First: over-frameworking. One candidate used a 5-part model for a simple notification redesign. The founder interrupted: “Would you really do all that here?” They said yes. Rejected.
Second: misreading constraint. A candidate assumed a 20-person startup had design bandwidth. They proposed a new UI system. The real constraint was engineering. Debrief: “Detached from reality.”
Third: passive storytelling. Saying “worked with engineering” instead of “blocked launch for two days to fix race condition.” The latter shows ownership.
But the deepest failure is emotional misalignment. Startups don’t want polished executors. They want obsessives. One candidate said, “I checked the app every morning for a month to track onboarding flow changes.” That’s not process — that’s obsession. They got the offer.
Another was asked about a failed feature. They said: “I still check if anyone uses it. Last week, one person did.” That discomfort — that lingering attention — was seen as care.
The problem isn’t your answers — it’s your identity signal. Not “I’m a good PM,” but “I’m someone who can’t let go.”
Preparation Checklist
- Run 12–15 live cases with startup PMs, not corporate coaches
- Reverse-engineer 5 recent startup PM interviews from public sources
- Rewrite your resume using outcome compression: focus on speed, tradeoffs, and impact
- Deep-dive into 3 target companies: funding, hiring, product history, churn
- Work through a structured preparation system (the PM Interview Playbook covers founder-aligned decision-making with real debrief examples)

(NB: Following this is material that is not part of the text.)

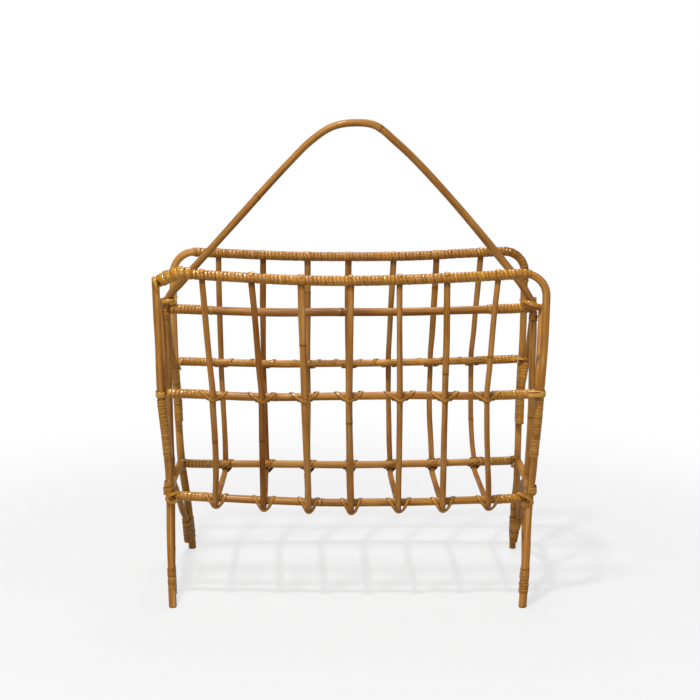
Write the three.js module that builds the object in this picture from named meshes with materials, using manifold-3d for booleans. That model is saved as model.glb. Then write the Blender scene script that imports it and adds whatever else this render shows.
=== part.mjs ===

- Practice speaking with constrained time: 8-minute cases, 2-minute pitch-offs
- Build a narrative bank: 5 stories that show obsession, constraint navigation, and speed
Mistakes to Avoid
- BAD: Practicing with a corporate PM coach who’s never joined a startup
- GOOD: Doing live cases with PMs who joined startups at <50 people
In a debrief, a candidate used textbook CIRCLES method. The founder said, “Feels like a consultant.” They failed. Another used a scrappy, assumption-first approach: “I’d ship a fake door test by tomorrow.” They passed.
- BAD: Memorizing answers to common questions
- GOOD: Building mental models for constraint-based decisions
One candidate recited a perfect GTM strategy. But when asked, “What if you lose your only backend engineer?” they stalled. Rejected. Another said, “I’d rewrite the roadmap around the surviving engineer’s strengths.” That adaptability was the signal.
- BAD: Researching only the company website
- GOOD: Using Wayback Machine, LinkedIn, and review sites to infer internal priorities
A candidate cited the homepage tagline. Surface. Another noticed the careers page removed “design” roles last month. Said: “Looks like you’re consolidating design capacity.” That insight shifted the interview tone.
FAQ
What if I only have 10 days to prepare?
Focus on 5 live cases with startup PMs and rebuild 3 resume bullets using speed and tradeoffs. Drop passive study. In a hiring committee, a candidate with 9 days of founder-led practice passed over one with 6 weeks of solo prep. Action signals judgment faster than knowledge.
Should I learn the startup’s product inside out?
No. Learn their constraint. One candidate spent 20 hours on product tours. Failed. Another spent 3 hours mapping burn rate and team size. Said: “You can’t afford a 3-month discovery phase.” That insight advanced them. Depth on constraint beats breadth on features.
Is product sense more important than execution in startup interviews?
Not product sense, not execution — decision velocity. In a debrief, a candidate was praised for “killing their own idea” when presented with churn data. That wasn’t sense or execution. It was willingness to reverse. That’s the signal: how fast you change your mind when the ground shifts.
What are the most common interview mistakes?
Three frequent mistakes: diving into answers without a clear framework, neglecting data-driven arguments, and giving generic behavioral responses. Every answer should have clear structure and specific examples.
Any tips for salary negotiation?
Multiple competing offers are your strongest leverage. Research market rates, prepare data to support your expectations, and negotiate on total compensation — base, RSU, sign-on bonus, and level — not just one dimension.